[start]

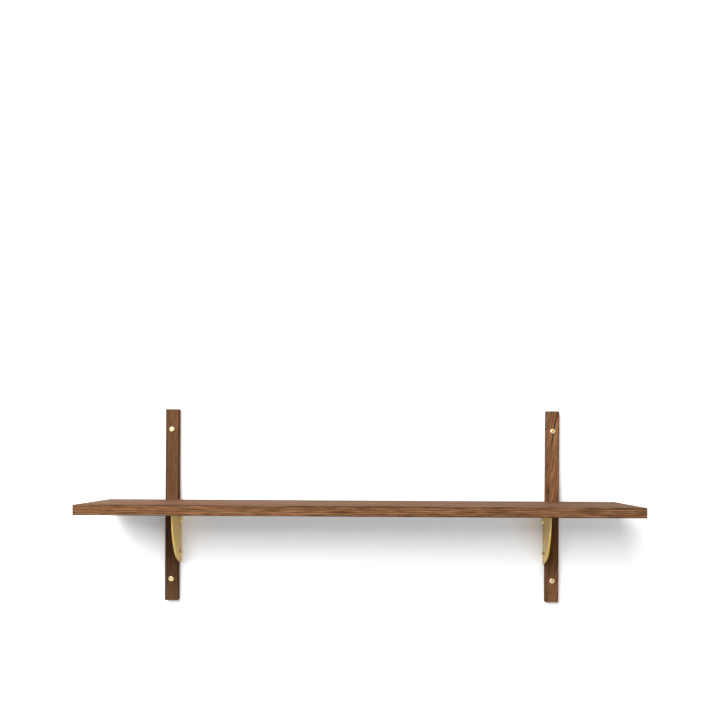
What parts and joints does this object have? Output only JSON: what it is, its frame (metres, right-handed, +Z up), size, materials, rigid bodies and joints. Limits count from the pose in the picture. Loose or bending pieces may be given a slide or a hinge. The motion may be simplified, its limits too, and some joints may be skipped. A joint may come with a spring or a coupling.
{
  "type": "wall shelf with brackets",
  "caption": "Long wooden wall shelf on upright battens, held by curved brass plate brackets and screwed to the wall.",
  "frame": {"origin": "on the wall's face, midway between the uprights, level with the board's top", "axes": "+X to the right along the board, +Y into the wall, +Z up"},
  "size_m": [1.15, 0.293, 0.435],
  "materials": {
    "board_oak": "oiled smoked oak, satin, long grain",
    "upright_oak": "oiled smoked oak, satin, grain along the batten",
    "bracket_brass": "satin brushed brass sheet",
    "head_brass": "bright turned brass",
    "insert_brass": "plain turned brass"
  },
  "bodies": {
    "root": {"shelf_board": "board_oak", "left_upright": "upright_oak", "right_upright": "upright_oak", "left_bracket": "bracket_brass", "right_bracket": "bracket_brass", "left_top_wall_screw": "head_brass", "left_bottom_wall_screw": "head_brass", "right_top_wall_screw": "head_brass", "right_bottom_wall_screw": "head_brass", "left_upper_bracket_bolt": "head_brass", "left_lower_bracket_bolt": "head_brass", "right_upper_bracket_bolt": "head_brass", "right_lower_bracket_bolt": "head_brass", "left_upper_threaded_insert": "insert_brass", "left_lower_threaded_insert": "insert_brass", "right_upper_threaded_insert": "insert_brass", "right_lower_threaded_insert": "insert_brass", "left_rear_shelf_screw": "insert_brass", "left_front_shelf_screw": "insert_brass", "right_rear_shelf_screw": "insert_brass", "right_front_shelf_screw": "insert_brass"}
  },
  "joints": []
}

[end]

Given instruction
Write down every line of the data exactly as it appears above.

Exercise response
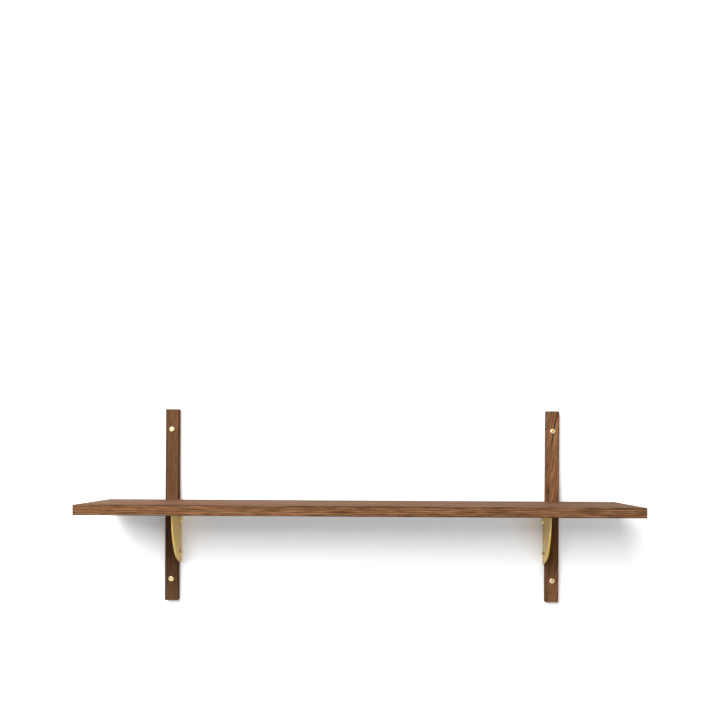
What parts and joints does this object have? Output only JSON: what it is, its frame (metres, right-handed, +Z up), size, materials, rigid bodies and joints. Limits count from the pose in the picture. Loose or bending pieces may be given a slide or a hinge. The motion may be simplified, its limits too, and some joints may be skipped. A joint may come with a spring or a coupling.
{
  "type": "wall shelf with brackets",
  "caption": "Long wooden wall shelf on upright battens, held by curved brass plate brackets and screwed to the wall.",
  "frame": {"origin": "on the wall's face, midway between the uprights, level with the board's top", "axes": "+X to the right along the board, +Y into the wall, +Z up"},
  "size_m": [1.15, 0.293, 0.435],
  "materials": {
    "board_oak": "oiled smoked oak, satin, long grain",
    "upright_oak": "oiled smoked oak, satin, grain along the batten",
    "bracket_brass": "satin brushed brass sheet",
    "head_brass": "bright turned brass",
    "insert_brass": "plain turned brass"
  },
  "bodies": {
    "root": {"shelf_board": "board_oak", "left_upright": "upright_oak", "right_upright": "upright_oak", "left_bracket": "bracket_brass", "right_bracket": "bracket_brass", "left_top_wall_screw": "head_brass", "left_bottom_wall_screw": "head_brass", "right_top_wall_screw": "head_brass", "right_bottom_wall_screw": "head_brass", "left_upper_bracket_bolt": "head_brass", "left_lower_bracket_bolt": "head_brass", "right_upper_bracket_bolt": "head_brass", "right_lower_bracket_bolt": "head_brass", "left_upper_threaded_insert": "insert_brass", "left_lower_threaded_insert": "insert_brass", "right_upper_threaded_insert": "insert_brass", "right_lower_threaded_insert": "insert_brass", "left_rear_shelf_screw": "insert_brass", "left_front_shelf_screw": "insert_brass", "right_rear_shelf_screw": "insert_brass", "right_front_shelf_screw": "insert_brass"}
  },
  "joints": []
}